**RAW DATA**:
════════════════════
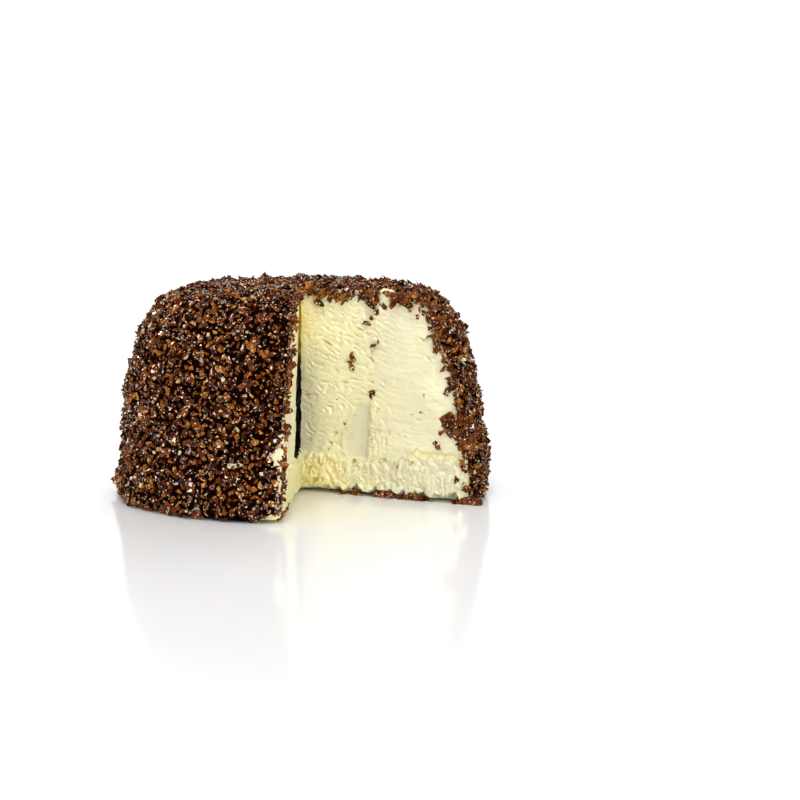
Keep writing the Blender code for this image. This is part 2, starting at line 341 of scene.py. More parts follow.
# How much of a thicker coat goes into the shoulder, down and inwards, and into the top
SHOULDER_DOWN, SHOULDER_IN, TOP_DOWN = 0.6, 0.8, 0.4
CUT_POINT = Vector((-0.7, 1.2, 0.0))
RIGHT_CUT_ANGLE = math.radians(-25.0)
LEFT_CUT_ANGLE, LEFT_CUT_TWIST = math.radians(267.1), math.radians(5.2)


# %% Small functions for uneven things
def ease(value, low, high):
    """0 at low, 1 at high, smooth between and level beyond."""
    share = min(1.0, max(0.0, (value - low) / (high - low)))
    return share * share * (3 - 2 * share)


def toward(angle):
    return Vector((math.cos(angle), math.sin(angle), 0))


def slanted(x, y, slope):
    """The same place, measured along a slope given in degrees and square to it."""
    turn = math.radians(slope)
    return x * math.cos(turn) + y * math.sin(turn), y * math.cos(turn) - x * math.sin(turn)


def rough(x, y, seed):
    return noise.noise(Vector((x, y, seed)))


def between(value, pairs):
    """Looks a value up in a list of (where, value) pairs."""
    return float(np.interp(value, *zip(*pairs)))


# %% The curve of the turned form
def section(inset, lowest, spacing):
    """Evenly spaced (radius, height) points from the middle of the base, round to the middle of the top."""
    radius, height = BASE_RADIUS - inset, HEIGHT - inset
    shoulder = height * 0.5 ** (1 / TOP_POWER)
    z = np.linspace(lowest, shoulder, 1000)
    side = np.column_stack([radius * (1 - (z / height) ** TOP_POWER) ** (1 / SIDE_POWER), z])
    r = np.linspace(side[-1][0], 0.0, 1000)[1:]
    over = np.column_stack([r, height * (1 - (r / radius) ** SIDE_POWER) ** (1 / TOP_POWER)])
    under = np.column_stack([np.linspace(0.0, side[0][0], 400), np.full(400, lowest)])[:-1]
    curve = np.vstack([under, side, over])
    length = np.concatenate([[0], np.cumsum(np.linalg.norm(np.diff(curve, axis=0), axis=1))])
    even = np.linspace(0, length[-1], round(length[-1] / spacing) + 1)
    return np.column_stack([np.interp(even, length, curve[:, k]) for k in (0, 1)])


# %% The unevenness round it, and the place of a point
def unevenness(angle, height):
    """How far the real form departs from the turned one, out from the middle."""
    right = 0.5 + 0.5 * math.cos(angle)
    middle = FOOT_HEIGHT[0] + (FOOT_HEIGHT[1] - FOOT_HEIGHT[0]) * right
    spread = FOOT_SPREAD[0] + (FOOT_SPREAD[1] - FOOT_SPREAD[0]) * right
    swell = FOOT_SWELL * math.exp(-(((height - middle) / spread) ** 2))
    share = max(0.0, 1 - height / FOOT_ROUND)
    rounding = FOOT_ROUND * (1 - math.sqrt(1 - share * share))
    around = BASE_RADIUS / HAND_SHAPED_LENGTH
    where = Vector((around * math.cos(angle), around * math.sin(angle), height / HAND_SHAPED_LENGTH))
    return swell - rounding + HAND_SHAPED * noise.noise(where)


def reach(angle):
    """How far the base's edge is from the cut point in this direction, in base radii."""
    along = CUT_POINT.x * math.cos(angle) + CUT_POINT.y * math.sin(angle)
    root = math.sqrt(along * along - CUT_POINT.length_squared + BASE_RADIUS**2)
    return (root - along) / BASE_RADIUS


# %% [markdown]
# Three places at the edge of the cuts have lost their grains, so that the cheese shows between them:
# one low on the left edge and two on the top. There the coat sinks and the cheese stands out to it.

# %% The bare spots, as (x, y, z) and how wide, in millimetres
BARE_SPOTS = (((-2.6, -37.6, 13.4), 1.9), ((17.4, -7.6, 42.0), 1.9), ((9.6, -3.8, 43.4), 1.5))


def bare(point):
    """1 in the middle of a bare spot and 0 away from it."""
    most = 0.0
    for place, width in BARE_SPOTS:
        off = (Vector(point) - Vector(place)).length / width
        if off < 2:
            off += 0.5 * noise.noise(Vector(point) / 1.1)
            most = max(most, 1 - ease(off, 0.6, 1.3))
    return most


# %% The place of a point of the turned form
def turned_point(angle, radius, z, thicker=0.0):
    """thicker sinks the surface where the coat over it is thicker: at the shoulder and on the top."""
    off = math.hypot(radius - SHOULDER[0], z - SHOULDER[1]) / SHOULDER_SPREAD
    deeper = thicker * math.exp(-off * off)
    lower = SHOULDER_DOWN * deeper + TOP_DOWN * thicker * ease(z, 37, 42.5) * (1 - ease(radius, 24, 33))
    out = radius * reach(angle) + min(1.0, radius / BASE_RADIUS) * unevenness(angle, z) - SHOULDER_IN * deeper
    return CUT_POINT + toward(angle) * max(0.0, out) + Vector((0, 0, z - lower))


# %% Spin the curve into a drum, and give it its uneven form
TURNS_UP = (30, 42)  # the heights between which bumps turn from outward to upward


def drum(name, inset, lowest, spacing, thicker=0.0, roughness=0.0, stand_in_bare=0.0, settled=0.0):
    """A turned solid: a ring of points is laid along the curve, opened at the axis and spun round it.

    stand_in_bare is how far it stands out in the bare spots, and settled how much lower its top is.
    """
    curve = section(inset, lowest, spacing)
    bpy.ops.mesh.primitive_circle_add(vertices=len(curve), radius=1)
    piece = bpy.context.object
    piece.name = name
    for vert, (radius, height) in zip(piece.data.vertices, curve):
        vert.co = (radius, 0, height)
    for edge in piece.data.edges:
        edge.select = set(edge.vertices) == {0, len(curve) - 1}
    for vert in piece.data.vertices:
        vert.select = vert.index in (0, len(curve) - 1)
    set_mode("EDIT")
    bpy.ops.mesh.select_mode(type="EDGE")
    bpy.ops.mesh.delete(type="EDGE_FACE")
    bpy.ops.mesh.select_all(action="SELECT")
    steps = round(2 * math.pi * BASE_RADIUS / spacing)
    bpy.ops.mesh.spin(steps=steps, angle=2 * math.pi, center=(0, 0, 0), axis=(0, 0, 1))
    bpy.ops.mesh.select_all(action="SELECT")
    bpy.ops.mesh.remove_doubles(threshold=0.002)
    bpy.ops.mesh.normals_make_consistent(inside=False)
    set_mode("OBJECT")
    points = points_of(piece)
    for k, (x, y, z) in enumerate(points.copy()):
        angle, radius = math.atan2(y, x), math.hypot(x, y)
        spot = turned_point(angle, radius, z, thicker)
        slope = ease(z, *TURNS_UP)
        bumps = 0.7 * noise.noise(spot / 1.3) + 1.3 * noise.noise(spot / 4.5)
        lift = roughness * bumps - settled * slope + stand_in_bare * bare(spot)
        if radius > 0.01 and z > lowest + 0.01:
            spot += toward(angle) * lift * (1 - slope) + Vector((0, 0, lift * slope))
        points[k] = spot
    set_points(piece, points)
    return piece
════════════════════
Please repeat word for word the lines above that run from the beginning through the line containing "LEFT_CUT_TWIST = math.radians(267.1), math.radians(5.2)", keeping both the first and that last line.

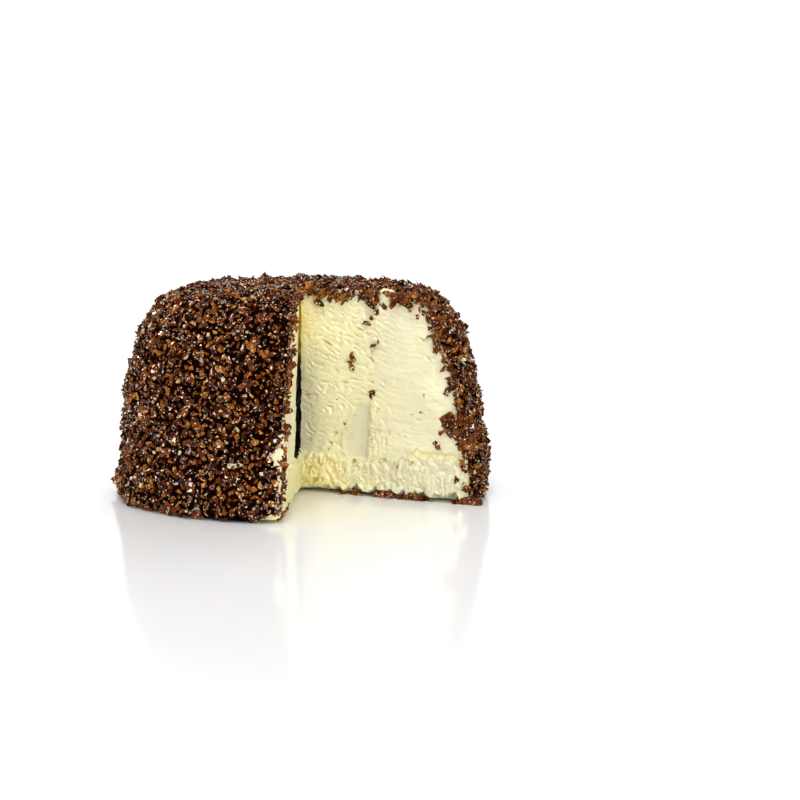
Keep writing the Blender code for this image. This is part 2, starting at line 341 of scene.py. More parts follow.
# How much of a thicker coat goes into the shoulder, down and inwards, and into the top
SHOULDER_DOWN, SHOULDER_IN, TOP_DOWN = 0.6, 0.8, 0.4
CUT_POINT = Vector((-0.7, 1.2, 0.0))
RIGHT_CUT_ANGLE = math.radians(-25.0)
LEFT_CUT_ANGLE, LEFT_CUT_TWIST = math.radians(267.1), math.radians(5.2)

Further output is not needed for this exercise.